-- The problem --
The material below contains a line with "990 of scene.py. This part finishes it." and a line with "return [crestAxis +". Copy exactly those two lines and all lines between them.

-- Begin Data excerpts --

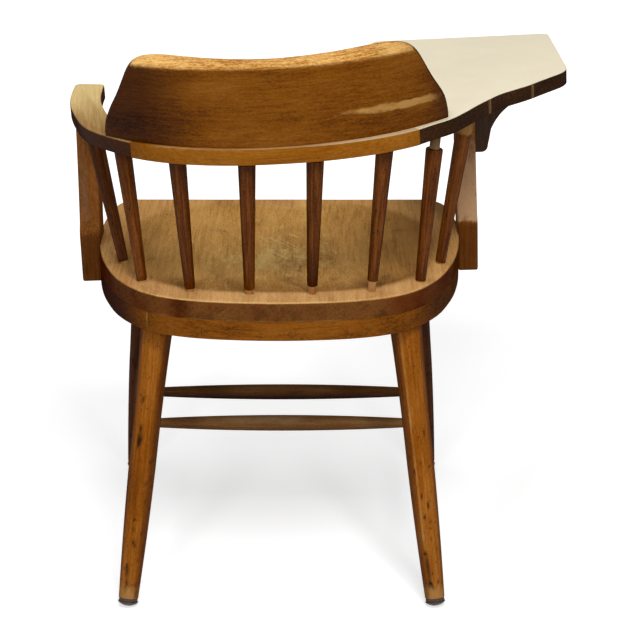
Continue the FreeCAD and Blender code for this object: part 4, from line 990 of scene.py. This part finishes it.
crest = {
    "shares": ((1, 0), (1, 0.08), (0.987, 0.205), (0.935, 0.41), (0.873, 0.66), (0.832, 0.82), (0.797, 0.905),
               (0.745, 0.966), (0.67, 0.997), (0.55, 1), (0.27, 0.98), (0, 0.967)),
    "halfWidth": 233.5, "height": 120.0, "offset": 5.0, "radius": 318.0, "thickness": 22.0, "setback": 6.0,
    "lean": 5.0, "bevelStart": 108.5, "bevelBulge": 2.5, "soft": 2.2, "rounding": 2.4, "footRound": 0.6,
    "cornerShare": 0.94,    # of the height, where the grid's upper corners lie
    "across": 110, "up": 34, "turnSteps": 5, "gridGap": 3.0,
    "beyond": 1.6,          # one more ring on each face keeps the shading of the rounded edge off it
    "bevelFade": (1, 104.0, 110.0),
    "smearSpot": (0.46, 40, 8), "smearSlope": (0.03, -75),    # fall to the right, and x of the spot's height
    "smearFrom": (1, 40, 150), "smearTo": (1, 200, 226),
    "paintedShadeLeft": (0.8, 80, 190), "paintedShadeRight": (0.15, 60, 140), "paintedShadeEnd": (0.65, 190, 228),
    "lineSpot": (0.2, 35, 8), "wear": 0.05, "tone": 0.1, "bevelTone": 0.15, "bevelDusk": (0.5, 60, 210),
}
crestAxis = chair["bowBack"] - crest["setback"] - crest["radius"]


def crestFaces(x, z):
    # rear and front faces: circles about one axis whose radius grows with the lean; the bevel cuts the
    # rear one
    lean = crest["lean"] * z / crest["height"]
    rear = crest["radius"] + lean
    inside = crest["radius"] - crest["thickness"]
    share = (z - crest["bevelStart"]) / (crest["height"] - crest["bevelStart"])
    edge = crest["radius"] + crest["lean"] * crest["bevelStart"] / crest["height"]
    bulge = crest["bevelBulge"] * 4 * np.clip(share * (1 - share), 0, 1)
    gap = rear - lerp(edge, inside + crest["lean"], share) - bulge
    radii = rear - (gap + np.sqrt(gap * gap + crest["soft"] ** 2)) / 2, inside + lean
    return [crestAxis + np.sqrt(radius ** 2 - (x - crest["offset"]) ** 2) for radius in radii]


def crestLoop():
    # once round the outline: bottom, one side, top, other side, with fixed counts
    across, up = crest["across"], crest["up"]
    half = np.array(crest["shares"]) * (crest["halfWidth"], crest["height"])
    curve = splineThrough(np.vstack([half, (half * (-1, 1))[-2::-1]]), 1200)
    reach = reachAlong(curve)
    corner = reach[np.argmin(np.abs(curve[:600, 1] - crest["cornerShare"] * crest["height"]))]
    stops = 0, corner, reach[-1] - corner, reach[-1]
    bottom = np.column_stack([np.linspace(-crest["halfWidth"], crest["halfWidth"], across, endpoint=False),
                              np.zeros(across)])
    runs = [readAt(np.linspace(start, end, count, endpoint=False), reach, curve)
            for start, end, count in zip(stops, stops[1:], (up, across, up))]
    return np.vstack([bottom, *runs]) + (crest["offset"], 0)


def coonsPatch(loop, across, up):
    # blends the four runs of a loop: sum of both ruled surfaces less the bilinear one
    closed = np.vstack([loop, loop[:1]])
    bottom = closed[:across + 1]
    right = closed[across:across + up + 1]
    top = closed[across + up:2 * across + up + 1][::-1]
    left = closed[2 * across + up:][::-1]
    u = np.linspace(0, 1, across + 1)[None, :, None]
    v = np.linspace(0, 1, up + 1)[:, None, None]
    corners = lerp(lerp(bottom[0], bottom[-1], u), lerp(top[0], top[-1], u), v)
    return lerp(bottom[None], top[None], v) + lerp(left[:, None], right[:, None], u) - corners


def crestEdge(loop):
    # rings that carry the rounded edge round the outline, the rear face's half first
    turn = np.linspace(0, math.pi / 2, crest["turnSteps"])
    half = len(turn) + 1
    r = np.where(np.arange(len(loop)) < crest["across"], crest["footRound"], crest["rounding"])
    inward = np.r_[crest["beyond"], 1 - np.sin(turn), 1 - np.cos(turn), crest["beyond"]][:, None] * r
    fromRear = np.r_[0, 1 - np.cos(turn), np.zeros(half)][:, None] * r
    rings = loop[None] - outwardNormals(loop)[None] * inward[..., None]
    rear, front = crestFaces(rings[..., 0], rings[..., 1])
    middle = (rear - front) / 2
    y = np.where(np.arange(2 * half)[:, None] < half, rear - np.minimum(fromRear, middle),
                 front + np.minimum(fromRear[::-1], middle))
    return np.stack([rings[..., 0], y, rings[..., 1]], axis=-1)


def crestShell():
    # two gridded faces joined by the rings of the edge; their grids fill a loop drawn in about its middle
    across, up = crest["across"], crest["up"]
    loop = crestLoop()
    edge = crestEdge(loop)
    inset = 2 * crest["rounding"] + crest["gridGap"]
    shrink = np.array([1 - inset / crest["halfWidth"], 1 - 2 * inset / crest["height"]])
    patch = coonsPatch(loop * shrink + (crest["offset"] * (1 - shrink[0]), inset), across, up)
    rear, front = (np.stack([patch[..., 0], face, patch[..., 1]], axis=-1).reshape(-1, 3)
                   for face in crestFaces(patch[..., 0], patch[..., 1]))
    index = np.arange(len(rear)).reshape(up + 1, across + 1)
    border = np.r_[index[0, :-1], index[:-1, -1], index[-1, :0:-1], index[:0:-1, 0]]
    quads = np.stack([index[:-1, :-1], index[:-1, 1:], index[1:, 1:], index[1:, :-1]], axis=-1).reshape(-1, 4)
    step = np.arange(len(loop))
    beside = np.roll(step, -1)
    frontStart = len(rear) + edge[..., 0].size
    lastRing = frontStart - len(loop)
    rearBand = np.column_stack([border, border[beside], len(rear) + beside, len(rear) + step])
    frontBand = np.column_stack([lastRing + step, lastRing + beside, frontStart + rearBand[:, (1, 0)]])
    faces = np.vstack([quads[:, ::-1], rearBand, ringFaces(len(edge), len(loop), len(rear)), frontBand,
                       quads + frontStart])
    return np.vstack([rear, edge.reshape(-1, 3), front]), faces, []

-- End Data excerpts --
-- Begin Data excerpts --

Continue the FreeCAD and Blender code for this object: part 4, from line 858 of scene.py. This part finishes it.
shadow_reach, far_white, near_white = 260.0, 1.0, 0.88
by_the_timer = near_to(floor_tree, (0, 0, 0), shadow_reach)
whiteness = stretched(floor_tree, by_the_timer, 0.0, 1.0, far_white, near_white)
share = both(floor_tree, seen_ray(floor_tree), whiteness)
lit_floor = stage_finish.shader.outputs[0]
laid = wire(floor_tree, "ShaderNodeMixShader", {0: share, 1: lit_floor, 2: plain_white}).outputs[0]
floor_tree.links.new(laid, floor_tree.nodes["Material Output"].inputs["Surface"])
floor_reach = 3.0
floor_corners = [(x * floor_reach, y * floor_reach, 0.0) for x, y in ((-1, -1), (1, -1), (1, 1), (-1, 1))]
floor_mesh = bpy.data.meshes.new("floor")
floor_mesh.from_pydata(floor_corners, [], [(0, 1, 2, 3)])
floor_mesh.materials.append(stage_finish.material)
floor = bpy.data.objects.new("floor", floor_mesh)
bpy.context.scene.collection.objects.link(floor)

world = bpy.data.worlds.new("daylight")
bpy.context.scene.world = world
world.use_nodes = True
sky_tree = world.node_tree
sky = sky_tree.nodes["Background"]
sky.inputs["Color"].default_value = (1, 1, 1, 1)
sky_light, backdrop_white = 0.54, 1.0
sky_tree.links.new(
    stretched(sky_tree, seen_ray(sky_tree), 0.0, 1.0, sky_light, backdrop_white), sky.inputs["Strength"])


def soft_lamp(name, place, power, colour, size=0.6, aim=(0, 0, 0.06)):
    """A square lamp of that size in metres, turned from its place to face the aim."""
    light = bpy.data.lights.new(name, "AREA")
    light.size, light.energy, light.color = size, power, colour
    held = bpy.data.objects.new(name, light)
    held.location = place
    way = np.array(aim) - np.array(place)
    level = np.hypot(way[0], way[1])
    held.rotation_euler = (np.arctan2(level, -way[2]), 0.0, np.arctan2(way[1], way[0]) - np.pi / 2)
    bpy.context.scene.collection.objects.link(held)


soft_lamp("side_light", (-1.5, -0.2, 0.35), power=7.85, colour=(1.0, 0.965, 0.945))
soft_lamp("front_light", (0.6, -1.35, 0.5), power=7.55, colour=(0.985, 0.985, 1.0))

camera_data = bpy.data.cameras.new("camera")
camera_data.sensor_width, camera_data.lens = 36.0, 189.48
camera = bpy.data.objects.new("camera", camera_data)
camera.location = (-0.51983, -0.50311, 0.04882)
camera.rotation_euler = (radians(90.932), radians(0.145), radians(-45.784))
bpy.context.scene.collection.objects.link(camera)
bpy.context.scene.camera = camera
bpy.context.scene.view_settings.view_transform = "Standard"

-- End Data excerpts --
-- Begin Data excerpts --

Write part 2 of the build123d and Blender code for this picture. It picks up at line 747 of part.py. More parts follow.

-- End Data excerpts --

-- Output for this task --
Continue the FreeCAD and Blender code for this object: part 4, from line 990 of scene.py. This part finishes it.
crest = {
    "shares": ((1, 0), (1, 0.08), (0.987, 0.205), (0.935, 0.41), (0.873, 0.66), (0.832, 0.82), (0.797, 0.905),
               (0.745, 0.966), (0.67, 0.997), (0.55, 1), (0.27, 0.98), (0, 0.967)),
    "halfWidth": 233.5, "height": 120.0, "offset": 5.0, "radius": 318.0, "thickness": 22.0, "setback": 6.0,
    "lean": 5.0, "bevelStart": 108.5, "bevelBulge": 2.5, "soft": 2.2, "rounding": 2.4, "footRound": 0.6,
    "cornerShare": 0.94,    # of the height, where the grid's upper corners lie
    "across": 110, "up": 34, "turnSteps": 5, "gridGap": 3.0,
    "beyond": 1.6,          # one more ring on each face keeps the shading of the rounded edge off it
    "bevelFade": (1, 104.0, 110.0),
    "smearSpot": (0.46, 40, 8), "smearSlope": (0.03, -75),    # fall to the right, and x of the spot's height
    "smearFrom": (1, 40, 150), "smearTo": (1, 200, 226),
    "paintedShadeLeft": (0.8, 80, 190), "paintedShadeRight": (0.15, 60, 140), "paintedShadeEnd": (0.65, 190, 228),
    "lineSpot": (0.2, 35, 8), "wear": 0.05, "tone": 0.1, "bevelTone": 0.15, "bevelDusk": (0.5, 60, 210),
}
crestAxis = chair["bowBack"] - crest["setback"] - crest["radius"]


def crestFaces(x, z):
    # rear and front faces: circles about one axis whose radius grows with the lean; the bevel cuts the
    # rear one
    lean = crest["lean"] * z / crest["height"]
    rear = crest["radius"] + lean
    inside = crest["radius"] - crest["thickness"]
    share = (z - crest["bevelStart"]) / (crest["height"] - crest["bevelStart"])
    edge = crest["radius"] + crest["lean"] * crest["bevelStart"] / crest["height"]
    bulge = crest["bevelBulge"] * 4 * np.clip(share * (1 - share), 0, 1)
    gap = rear - lerp(edge, inside + crest["lean"], share) - bulge
    radii = rear - (gap + np.sqrt(gap * gap + crest["soft"] ** 2)) / 2, inside + lean
    return [crestAxis + np.sqrt(radius ** 2 - (x - crest["offset"]) ** 2) for radius in radii]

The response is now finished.